Und dann wäre da noch das Megathema Stadtklima, das auch bei Nachverdichtungs-Projekten wie in der Müllerstraße eine wichtige Rolle spielt. Das Stadtplanungskonzept der Schwammstadt bedeutet: Es soll so wenig Fläche wie nur möglich versiegelt werden. Damit der natürliche Wasserkreislauf erhalten braucht, werden genügend Grünflächen benötigt, wo das Wasser dann versickern kann. Wie bei einem Schwamm eben. In der Müllerstraße ist beispielsweise ein Quartiersplatz vorgesehen.

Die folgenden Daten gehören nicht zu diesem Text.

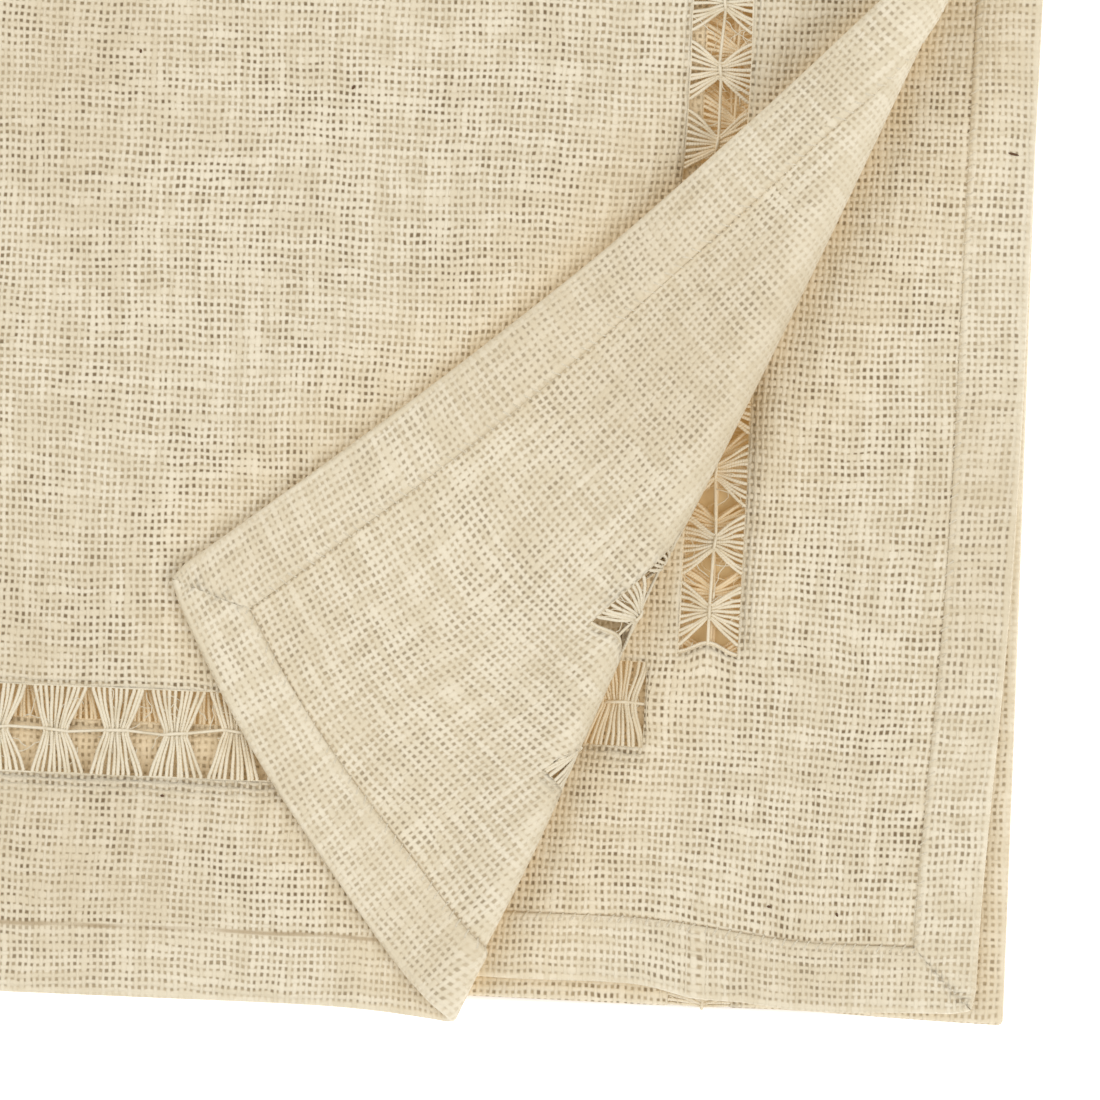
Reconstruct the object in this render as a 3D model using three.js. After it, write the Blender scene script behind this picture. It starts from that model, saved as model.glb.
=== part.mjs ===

Nur wenige Häuser weiter vorne baut die Postbau-Genossenschaft 91 Häuser in der Müllerstraße, die fünfgeschossig sind.
Nur wenige Häuser weiter vorne baut die Postbau-Genossenschaft 91 Häuser in der Müllerstraße, die fünfgeschossig sind. | Bild: Wienrich, Sabine

Wie viel kosten die geplanten Wohnungen?

Am 7. Juli wurden dem Bauträger vom PBU weitere Änderungswünsche mitgeteilt, zum Beispiel der Entfall des Obergeschosses des Neubaus im Osten des Areals. Die Antwort ist bereits heute in der Präsentation nachlesbar: „Aufgrund geänderter Rahmenbedingungen führt das zur Unwirtschaftlichkeit und zum Scheitern des Projekts“, führt der Bauträger aus.

Klar ist: den vielen Menschen, die dringend Wohnraum in Friedrichshafen suchen, hilft eine weitere Verkleinerung des Projekts nichts. Wie viel die Wohnungen kosten werden? „Wir stehen noch am Beginn unseren Planungen und können noch keine konkreten Aussagen machen“, erklärt Jochen Hartschen, Leiter der Projektentwicklung bei Betz. Es werde aber vermutlich eine Mischung aus Miet- und Eigentumswohnungen geben. Gut möglich, dass die Städtische Wohnungsbaugesellschaft (SWG) noch als Partner für die Vermietung der geplanten mietpreisgebundenen Wohnungen einsteigt. „Üblicherweise kümmern wir uns selbst um die Vermietung, auch die der geförderten Mietwohnungen“, so Hartschen, aber es habe bereits erste Gespräche über eine Zusammenarbeit mit der SWG gegeben. Das mache aber nur Sinn, wenn man wüsste, ob, wann und wie Baurecht geschaffen wird.